В империи Габсбургов действует рейхстаг с чрезвычайно большими полномочиями (именно в эту эпоху, с 1663 г. он приобретает постоянный характер и постоянное место заседаний — Регенсбург), а во многих её частях — ландтаги, где «сословия всецело сохранили своё влияние» (например, в Саксонии)[340]. В Пруссии (Бранденбурге) после 1652 г. ландтаг перестал собираться, но «его исчезновение всего лишь повысило значение местных ассамблей (крейстагов), сделав их органами, одобряющими налоги в сельской местности»; прусские курфюрсты продолжали подтверждать «все древние права, привилегии и свободы сословного представительства, его контроль над налогообложением и право консультаций по вопросам внешней политики»[341]. «Лишь Бавария… являла образец неуклонного роста княжеского влияния. Но пример её был всё ещё одинок»[342].
В Кастилии кортесы последний раз собрались в 1664 г., но испанская корона продолжала консультации по налогообложению напрямую с городами. Арагонские кортесы жили и здравствовали до начала следующего столетия. Ближайшего западного соседа России — Речи Посполитой — «абсолютистские» веяния и вовсе не коснулись, иностранные наблюдатели называли порядки шляхетской республики «анархией».
Считается, что «абсолютная монархия» в 1680 г. была установлена Карлом XI в Швеции. Он отстранил высшую знать от управления страной и провёл редукцию — конфискацию у дворянства пожалованной ему ранее земли. Но, во-первых, шведский риксдаг продолжал функционировать (само расширение королевских полномочий было
им официально одобрено), во-вторых, уже через сорок лет маятник качнётся в обратную сторону — и сословия восстановят утраченные права, что свидетельствует о непрочности шведского «абсолютизма».
Единственное государство в Европе второй половины XVII в., достойное названия «абсолютистского», — Дания. В 1660 г. доселе выборная монархия, ограниченная «дворяновластием», в мгновение ока стала монархией наследственной, без любых политических представительств, независимых от короля, который теперь управлял страной исключительно с помощью своей бюрократии.
Но случай Дании — то самое исключение, которое лишь подтверждает правило. Правило же состояло в том, что европейские сословия и в эпоху «абсолютизма» оставались значительной общественной силой, с которой монархи должны были договариваться и находить компромиссы. Система гарантированных прав подданных оставалась незыблемой (даже и в Дании, где законодательство в этом отношении было детально разработано). В Европе «королевская власть была абсолютной во внешнеполитических, военных и религиозных делах, то есть в рамках королевской прерогативы.
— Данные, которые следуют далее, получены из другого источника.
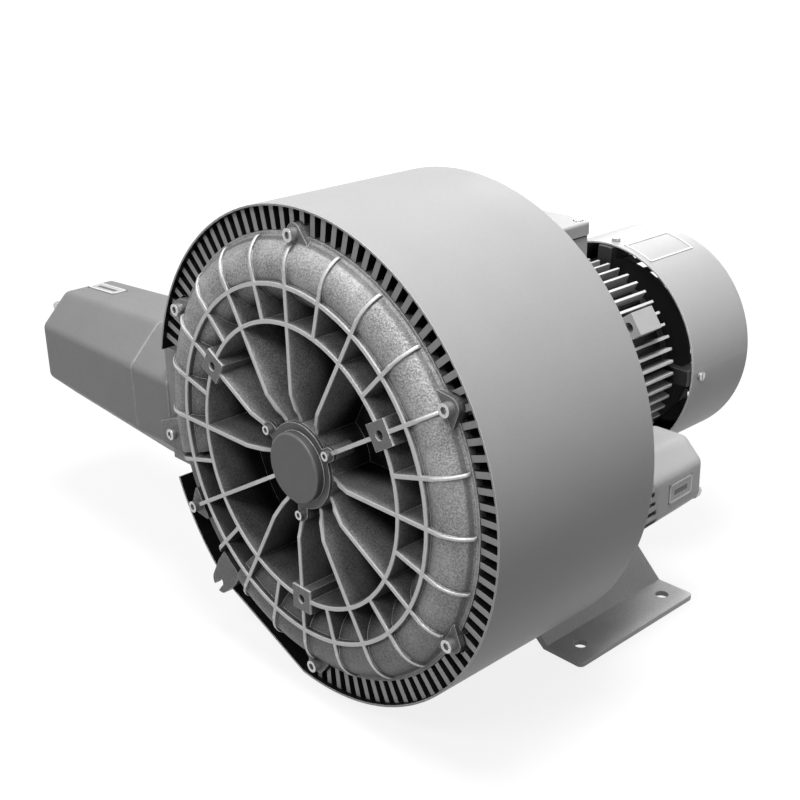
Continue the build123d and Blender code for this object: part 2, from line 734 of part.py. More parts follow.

За этими границами находились ненарушимые (за исключением тех случаев, которые правитель считал чрезвычайными и которые в большинстве государств оспаривались) права подданных. Право на жизнь, свободу и собственность охранялось законом. Предполагалось, что подданных нельзя лишить их свободы и собственности без должного судебного процесса, а если закон менялся, то подразумевалось, что это происходит с согласия тех, чьи права затрагивались»[343]. Русский «абсолютизм» не знал концепта прав подданных как такового.
Глава 4
1698–1725 годы
Разрыв с прошлым?
25 августа 1698 г. в Москву из долгого заграничного путешествия вернулся царь Пётр Алексеевич. На следующий день на приёме в Преображенском дворце самодержец поразил своих подданных эксцентричной выходкой: взяв в руки ножницы, принялся обрезать бороды пришедшим поздравить его с прибытием боярам, пощадив только своего воспитателя Тихона Стрешнева, ветхого старца князя Михаила Черкасского и патриарха Адриана. Этот скандальный казус символически открывает новую эпоху в истории России — эпоху радикальной европеизации, перехода от Московского царства к Петербургской империи. Страсть молодого монарха к переменам вскоре проявилась в самых разных делах: насильственном пострижении в монахини царицы Евдокии Фёдоровны, учреждении бурмистерского управления в городах, открытии школы математических и навигацких наук, смене календаря, указах об обязательном ношении дворянами и горожанами европейского платья и о запрете продажи платья русского…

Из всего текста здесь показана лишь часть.